Should the Sacramento Kings beat the Los Angeles Lakers at Staples Center on Friday night to win their best-of-five first-round playoff series, it would have to rank right up there as one of the biggest upsets in sports history -- certainly the biggest shocker ever in the NBA playoffs.

"Of course it would, of course," Lakers star Kobe Bryant acknowledged Thursday. "We could be (eliminated), but that's the beauty of it. This could go either or -- we win, we move on; they win, they move on."

The oddsmakers predict it will be the Lakers who move on, establishing them as 10-point favorites -- a huge spread in an elimination game.

"I'm not even thinking about that aspect," Lakers coach Phil Jackson said when asked where a Kings' victory would rank on the scale of upsets in sports history. "This is what makes a test, makes champions. This is what toughens you up."

Jackson coached the Chicago Bulls to six championships in the 1990s. All six times they swept the first-round playoff series.

"We're going to win Friday night's game, there's no doubt in my mind that we're going to win Friday night's game," said first-year Laker Ron Harper, a member of three championship teams in Chicago.

There are several reasons why a Kings' victory would constitute such a huge upset:

  • The Lakers rolled up 67 wins this season, second-most in franchise history, behind the 1971-72 team, which won 69 games en route to the championship, and tied for the fourth-highest total in NBA history.

  • The Kings finished 23 games back with a 44-38 record, and lost seven of their final eight games to drop into the eighth slot in the Western Conference.
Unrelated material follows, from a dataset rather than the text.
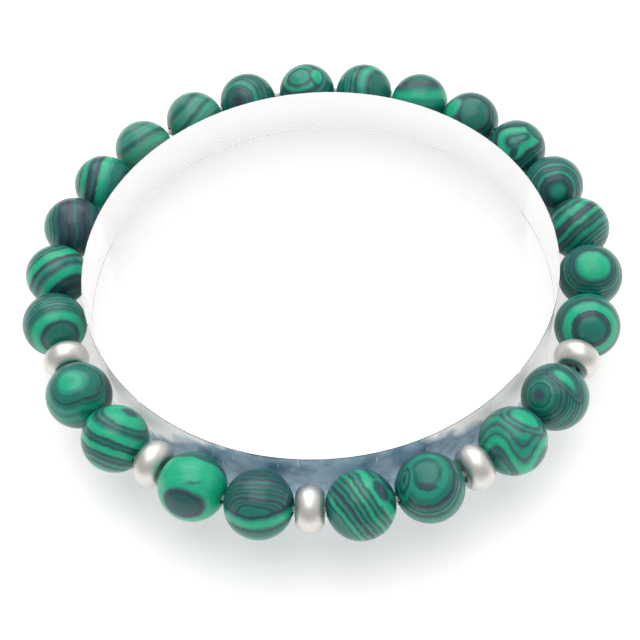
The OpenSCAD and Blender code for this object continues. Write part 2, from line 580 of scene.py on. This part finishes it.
def face_the_photo(centre):
    """The turn whose z axis points from the bead to the camera and whose y axis is up in the photograph."""
    toward = (camera_place - centre).normalized()
    photo_right = camera_turn.col[0]
    right = (photo_right - photo_right.dot(toward) * toward).normalized()
    return Matrix((right, toward.cross(right), toward)).transposed()


def draw_hairlines(tree, place, distance, colour):
    broken = add_node(tree, "VectorMath", {0: place, "Scale": HAIRLINE_BREAKS}, operation="SCALE").outputs[0]
    across = add_math(tree, "MULTIPLY", distance, HAIRLINES)
    hairlines = add_noise(tree, broken, roughness=HAIRLINE_NOISE_ROUGHNESS, seed=across).outputs["Fac"]
    value = map_range(tree, hairlines, *HAIRLINE_NOISE_RANGE, 1 - HAIRLINE_DEPTH, 1 + HAIRLINE_DEPTH)
    return add_node(tree, "HueSaturation", {"Value": value, "Color": colour}).outputs["Color"]


def banded_stone(number, centre):
    material = new_material(f"banded_stone_{number:02d}", TONES["mid"], STONE_ROUGHNESS)
    tree = material.node_tree
    place = map_place(
        tree,
        add_node(tree, "TexCoord").outputs["Object"],
        location=centre,
        rotation=face_the_photo(centre).to_euler(),
        scale=(BEAD_RADIUS, BEAD_RADIUS, BEAD_RADIUS),
    )
    slow_noise = add_noise(
        tree, place, WOBBLE_SCALE, roughness=WOBBLE_NOISE_ROUGHNESS, seed=SEED_STEP * number
    )
    fine_noise = add_noise(tree, place, GRAIN_SCALE, roughness=GRAIN_NOISE_ROUGHNESS)
    bent = push_by_noise(tree, place, slow_noise, RING_WOBBLE)
    bent = push_by_noise(tree, bent, fine_noise, GRAIN_WOBBLE)

    first_layer, *further_layers = CHARTS[number]
    colour, distance, _ = paint_rings(tree, bent, first_layer)
    for layer in further_layers:
        over, _, shown = paint_rings(tree, bent, layer)
        colour = mix_colours(tree, shown, colour, over)

    shader = shader_of(material)
    tree.links.new(draw_hairlines(tree, place, distance, colour), shader.inputs["Base Color"])
    shader.inputs["Specular IOR Level"].default_value = STONE_GLOSS
    return material


print("the slow noise moves a ring by up to", round(RING_WOBBLE / 2 * BEAD_RADIUS / MM, 2), "mm each way")

# %% [markdown]
# A bead's profile is a half circle with a straight line for its hole. Spinning one point draws the
# half circle. The bevel rounds the two points where the hole meets it, so each mouth of the hole has
# a soft edge, as a drilled and tumbled bead has.

# %% Turn the beads
BEAD_BORE = 0.6 * MM
BEAD_MOUTH = 0.15 * MM
BEAD_ARC_STEPS = 44
BEAD_TURN_STEPS = 72
ROUNDING_STEPS = 3
ROUND_PROFILE = 0.5


def spin_arc(bm, point, centre, angle, steps):
    """Draws an arc about the Y axis from a point, and returns its last point."""
    arc = bmesh.ops.spin(
        bm, geom=[point], cent=centre, axis=(0, 1, 0), angle=angle, steps=steps, use_merge=False
    )
    return arc["geom_last"][0]


def round_points(bm, points, width):
    bmesh.ops.bevel(
        bm,
        geom=points,
        affect="VERTICES",
        offset=width,
        segments=ROUNDING_STEPS,
        profile=ROUND_PROFILE,
        material=-1,
    )


def turn_bead(centre):
    bm = bmesh.new()
    bore_end = math.sqrt(BEAD_RADIUS**2 - BEAD_BORE**2)
    top = bm.verts.new((BEAD_BORE, 0, bore_end))
    foot = spin_arc(bm, top, (0, 0, 0), 2 * math.atan2(bore_end, BEAD_BORE), BEAD_ARC_STEPS)
    bm.edges.new((top, foot))
    round_points(bm, [top, foot], BEAD_MOUTH)
    full_turn(bm, BEAD_TURN_STEPS)
    bmesh.ops.transform(bm, matrix=along_the_string(centre), verts=bm.verts)
    return bm


for number, node in enumerate(bead_nodes, start=1):
    centre = middle_of(node)
    stone = banded_stone(number, centre)
    finish_piece(turn_bead(centre), f"bead_{number:02d}", stone, node)
print("beads:", len(bead_nodes))

# %% [markdown]
# ## The rondelles
#
# A rondelle's rounded side is one arc through its crown and the rims of its two flat ends. The arc's
# centre lies near the hole's wall, and its place follows from the radii of crown and rims and half the
# width. The steel is satin, not polished: it was tumbled with grit, so its roughness changes a little
# from spot to spot, and a highlight spreads into a soft glow.

# %% Make the satin steel
STEEL = (0.70, 0.69, 0.66)
STEEL_ROUGHNESS = 0.44
STEEL_ROUGHNESS_SPREAD = 0.05
STEEL_GRAIN = 0.4 * MM
STEEL_NOISE_RANGE = (0.35, 0.65)

satin_steel = new_material("satin_steel", STEEL, STEEL_ROUGHNESS)
shader_of(satin_steel).inputs["Metallic"].default_value = 1.0


def grain_the_steel(tree):
    place = add_node(tree, "TexCoord").outputs["Object"]
    grain = add_noise(tree, place, 1 / STEEL_GRAIN).outputs["Fac"]
    smoothest = STEEL_ROUGHNESS - STEEL_ROUGHNESS_SPREAD
    roughest = STEEL_ROUGHNESS + STEEL_ROUGHNESS_SPREAD
    roughness = map_range(tree, grain, *STEEL_NOISE_RANGE, smoothest, roughest)
    tree.links.new(roughness, shader_of(satin_steel).inputs["Roughness"])


grain_the_steel(satin_steel.node_tree)
print("steel roughness:", STEEL_ROUGHNESS, "with a spread of", STEEL_ROUGHNESS_SPREAD)

# %% Turn the rondelles
RONDELLE_RADIUS = 2.8 * MM
RONDELLE_FLAT = 1.85 * MM
RONDELLE_HALF = 1.6 * MM
RONDELLE_BORE = 1.0 * MM
RONDELLE_EDGE = 0.07 * MM
RONDELLE_ARC_STEPS = 20
RONDELLE_TURN_STEPS = 72


def turn_rondelle(centre):
    bm = bmesh.new()
    squares = RONDELLE_RADIUS**2 - RONDELLE_FLAT**2 - RONDELLE_HALF**2
    arc_centre = squares / (2 * (RONDELLE_RADIUS - RONDELLE_FLAT))
    half_arc = math.asin(RONDELLE_HALF / (RONDELLE_RADIUS - arc_centre))
    rim = bm.verts.new((RONDELLE_FLAT, 0, RONDELLE_HALF))
    other_rim = spin_arc(bm, rim, (arc_centre, 0, 0), 2 * half_arc, RONDELLE_ARC_STEPS)
    bore_top = bm.verts.new((RONDELLE_BORE, 0, RONDELLE_HALF))
    bore_foot = bm.verts.new((RONDELLE_BORE, 0, -RONDELLE_HALF))
    bm.edges.new((rim, bore_top))
    bm.edges.new((bore_top, bore_foot))
    bm.edges.new((bore_foot, other_rim))
    round_points(bm, [rim, other_rim, bore_top, bore_foot], RONDELLE_EDGE)
    full_turn(bm, RONDELLE_TURN_STEPS)
    bmesh.ops.transform(bm, matrix=along_the_string(centre), verts=bm.verts)
    return bm


for number, node in enumerate(rondelle_nodes, start=1):
    finish_piece(turn_rondelle(middle_of(node)), f"rondelle_{number}", satin_steel, node)
print("rondelles:", len(rondelle_nodes))

# %% [markdown]
# ## The thread
#
# The clear elastic thread is a small circle that is swept once round the string. The beads hide most
# of it, and it crosses the wider gaps between the beads behind.

# %% Run the thread
THREAD_SIDES = 16
THREAD_TURN_STEPS = 240
THREAD_TINT = (0.86, 0.88, 0.86)
THREAD_ROUGHNESS = 0.3
THREAD_CLEARNESS = 0.4

clear_elastic = new_material("clear_elastic", THREAD_TINT, THREAD_ROUGHNESS)
shader_of(clear_elastic).inputs["Transmission Weight"].default_value = THREAD_CLEARNESS

thread_bm = bmesh.new()
bmesh.ops.create_circle(thread_bm, segments=THREAD_SIDES, radius=thread_radius)
bmesh.ops.rotate(thread_bm, verts=thread_bm.verts, matrix=Matrix.Rotation(math.pi / 2, 3, "X"))
bmesh.ops.translate(thread_bm, verts=thread_bm.verts, vec=(thread_circle, 0, 0))
full_turn(thread_bm, THREAD_TURN_STEPS)
bmesh.ops.translate(thread_bm, verts=thread_bm.verts, vec=ring_centre)
finish_piece(thread_bm, "elastic_thread_clear", clear_elastic, "elastic_thread")
print(f"thread: {2000 * thread_radius:.2f} mm thick")

# %% [markdown]
# ## The display disc
#
# The disc is clear acrylic, which bends light by its index of 1.49. Its two faces are polished. Its
# wall was cut from a thick sheet and is hazy in front and white at both sides. In front, an arch of
# blue-grey painted shade stands for the shaded table that is seen through the wall. The haze is a
# share of plain colour mixed into the clear acrylic, and a soft noise makes the painted shade
# blotchy. The hazy part also scatters light a little way inside, which spreads its shadows. Behind,
# the wall stays clear and mirrors the white table inside the disc.
#
# The arch of painted shade is a parabola: it is highest a little left of the front and falls off
# with the square of the way to either side. The same noise frays its edge. Another noise, drawn out
# upright and cut off near its peaks, leaves a few fine pale scratches.

# %% Make the clear acrylic, and the hazy acrylic with its painted shade
ACRYLIC_IOR = 1.49
CLEAR_WHITE = (0.995, 0.998, 1.0)
# Where the painted shade lies: an arch on the front wall, with its turn, height, fall, fray and edge.
SHADE_ARCH_TURN = math.radians(-2)
SHADE_ARCH_TOP = 15.4 * MM
SHADE_ARCH_FALL = 20.0
SHADE_ARCH_FRAY = 1.6 * MM
SHADE_ARCH_EDGE = 0.9 * MM
# A blotchy noise varies the painted shade and frays the arch's edge.
SHADE_BLOTCH = (2.6 * MM, 2.6 * MM, 2.6 * MM)
SHADE_BLOTCH_RANGE = (0.34, 0.66)
SHADE_BLOTCH_ROUGHNESS = 0.55
# The two blue-greys are painted shade, the shaded table seen through the front wall.
PAINTED_SHADE_DARK = (0.120, 0.235, 0.335, 1)
PAINTED_SHADE_PALE = (0.330, 0.490, 0.620, 1)
HAZE_SIDES = (1.0, 1.0, 1.0, 1)
SCRATCH = (0.25 * MM, 0.25 * MM, 2.6 * MM)
SCRATCH_WHITE = (0.80, 0.86, 0.92, 1)
SCRATCH_RARITY = 0.67
SCRATCH_FADE = 0.06
HAZE_FRONT = -12.0 * MM
HAZE_BACK = -2.0 * MM
SIDE_CLEARNESS = 0.0
ARCH_CLEARNESS = 0.35
HAZE_ROUGHNESS = 0.25
HAZE_DEPTH = 20.0 * MM

clear_acrylic = new_material("clear_acrylic", CLEAR_WHITE, 0.0)
# This acrylic is white haze at the sides, with painted shade in the front arch.
hazy_acrylic_painted_shade = new_material("hazy_acrylic_painted_shade", CLEAR_WHITE, HAZE_ROUGHNESS)
for acrylic in (clear_acrylic, hazy_acrylic_painted_shade):
    shader_of(acrylic).inputs["Transmission Weight"].default_value = 1.0
    shader_of(acrylic).inputs["IOR"].default_value = ACRYLIC_IOR
shader_of(hazy_acrylic_painted_shade).inputs["Subsurface Weight"].default_value = 1.0
shader_of(hazy_acrylic_painted_shade).inputs["Subsurface Radius"].default_value = (1, 1, 1)
shader_of(hazy_acrylic_painted_shade).inputs["Subsurface Scale"].default_value = HAZE_DEPTH


def haze_wall_and_paint_shade(tree, shader):
    coordinates = add_node(tree, "TexCoord").outputs["Object"]
    turned = map_place(tree, coordinates, rotation=(0, 0, SHADE_ARCH_TURN))
    place = add_node(tree, "SeparateXYZ", {0: turned}).outputs
    blotch_place = map_place(tree, coordinates, scale=SHADE_BLOTCH)
    blotch = add_noise(tree, blotch_place, roughness=SHADE_BLOTCH_ROUGHNESS).outputs["Fac"]
    blotch_share = map_range(tree, blotch, *SHADE_BLOTCH_RANGE)
    # Painted shade: a blotchy blue-grey.
    painted_shade_blue = mix_colours(tree, blotch_share, PAINTED_SHADE_DARK, PAINTED_SHADE_PALE)

    across_squared = add_math(tree, "MULTIPLY", place["X"], place["X"])
    arch = add_math(tree, "MULTIPLY_ADD", across_squared, -SHADE_ARCH_FALL, SHADE_ARCH_TOP)
    frayed = add_math(tree, "MULTIPLY_ADD", blotch_share, SHADE_ARCH_FRAY, arch)
    below = add_math(tree, "SUBTRACT", frayed, place["Z"])
    in_arch = map_range(tree, below, -SHADE_ARCH_EDGE, SHADE_ARCH_EDGE)
    # Inside the arch the wall gets painted shade, outside it white haze.
    haze_and_painted_shade = mix_colours(tree, in_arch, HAZE_SIDES, painted_shade_blue)
    scratch = add_noise(tree, map_place(tree, coordinates, scale=SCRATCH)).outputs["Fac"]
    scratched = map_range(tree, scratch, SCRATCH_RARITY, SCRATCH_RARITY + SCRATCH_FADE)
    haze_and_painted_shade = mix_colours(tree, scratched, haze_and_painted_shade, SCRATCH_WHITE)
    clearness = map_range(tree, in_arch, 0.0, 1.0, SIDE_CLEARNESS, ARCH_CLEARNESS)

    behind = map_range(tree, place["Y"], HAZE_FRONT, HAZE_BACK)
    colour = mix_colours(tree, behind, haze_and_painted_shade, (*CLEAR_WHITE, 1))
    tree.links.new(colour, shader.inputs["Base Color"])
    clear_share = map_range(tree, behind, 0.0, 1.0, clearness, 1.0)
    tree.links.new(clear_share, shader.inputs["Transmission Weight"])
    tree.links.new(map_range(tree, behind, 0.0, 1.0, HAZE_ROUGHNESS, 0.0), shader.inputs["Roughness"])


haze_wall_and_paint_shade(hazy_acrylic_painted_shade.node_tree, shader_of(hazy_acrylic_painted_shade))
print("the haze ends", round(-HAZE_BACK / MM, 1), "mm in front of the disc's middle")

# %% [markdown]
# The disc itself is a cylinder with both rims rounded a little. Its faces are flat and its wall is
# smooth all the way round, so the shading must not run from one into the other: every edge where two
# faces meet at more than twelve degrees is marked sharp.

# %% Turn the display disc
DISC_SIDES = 360
DISC_TOP_EDGE = 0.12 * MM
DISC_FOOT_EDGE = 0.05 * MM
RIM_STEPS = 2
RIM_CREASE = math.radians(12)
SAME_HEIGHT = 1e-6
UPRIGHT_WALL = 0.01


def rim_edges(bm, height):
    return [edge for edge in bm.edges if all(abs(vert.co.z - height) < SAME_HEIGHT for vert in edge.verts)]


disc_bm = bmesh.new()
bmesh.ops.create_cone(
    disc_bm, cap_ends=True, segments=DISC_SIDES, radius1=disc_radius, radius2=disc_radius, depth=disc_height
)
bmesh.ops.translate(disc_bm, verts=disc_bm.verts, vec=(0, 0, disc_height / 2))
for height, width in ((disc_height, DISC_TOP_EDGE), (0, DISC_FOOT_EDGE)):
    rim = rim_edges(disc_bm, height)
    bmesh.ops.bevel(
        disc_bm,
        geom=rim,
        affect="EDGES",
        offset=width,
        segments=RIM_STEPS,
        profile=ROUND_PROFILE,
        material=-1,
    )
bmesh.ops.recalc_face_normals(disc_bm, faces=disc_bm.faces)
for face in disc_bm.faces:
    face.material_index = 1 if abs(face.normal.z) < UPRIGHT_WALL else 0
for edge in disc_bm.edges:
    edge.smooth = edge.calc_face_angle(0) < RIM_CREASE
disc = finish_piece(disc_bm, "display_disc_clear", clear_acrylic, "display_disc")
disc.data.materials.append(hazy_acrylic_painted_shade)
print("disc faces:", len(disc.data.polygons))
  • The Lakers are 40-5 at Staples Centers including two playoff wins over the Kings and two victories over the Los Angeles Clippers, designated as road games, and have won 19 of 20 home games since a 95-91 loss to Portland on Jan. 22. The one loss was a meaningless 98-80 setback to San Antonio on April 8, a totally predictable outcome considering the game was meaningful to the Spurs and the Lakers had already clinched homecourt advantage throughout the playoffs, and they played without star Shaquille O'Neal, sidelined with a sprained ankle.

  • The Kings are 14-29 on the road this season with four losses in as many games to the Lakers at Staples Center including a 117-107 defeat in Game 1 of this series and a 113-89 drubbing in Game 2.

  • Entering this season, top-seeded teams lost only two of 32 first-round playoff series to No. 8 seeds since the current playoff format was adopted in 1984. Denver's upset of 63-game winner Seattle in the first round six years ago was a stunner; a Sacramento triumph would be even more shocking.

  • Although they haven't won a championship since 1988, the Lakers are perennial contenders; the Kings haven't won a playoff series since 1981, when they were playing in Kansas City, much less contended. In fact, the Kings' 44 wins this season were their most since the 1982-83 season.

  • The Lakers didn't lose three straight games all season, and no Jackson-coached team has ever lost three straight playoff games.

    The Kings forced Game 5 by winning twice at Arco Arena -- first 99-91 thanks to a fourth-quarter comeback, and then 101-88 by leading all the way.

    "We went up there expecting them to roll over," Bryant said. "They didn't, they showed a lot of resolve."

    Reserve Jon Barry, who scored 17 points in Game 4, is one of several Sacramento players saying the Lakers haven't shown the Kings any respect.

    "That's fine, we don't need their respect," he said in Sacramento before the Kings flew to Los Angeles.

    When asked if the Kings had earned the Lakers' respect, Bryant replied, "Oh, absolutely."

    Kings star Chris Webber said the pressure is on the Lakers.

    "We have nothing to lose and everything to gain," he said. "People expected them to walk right through the playoffs."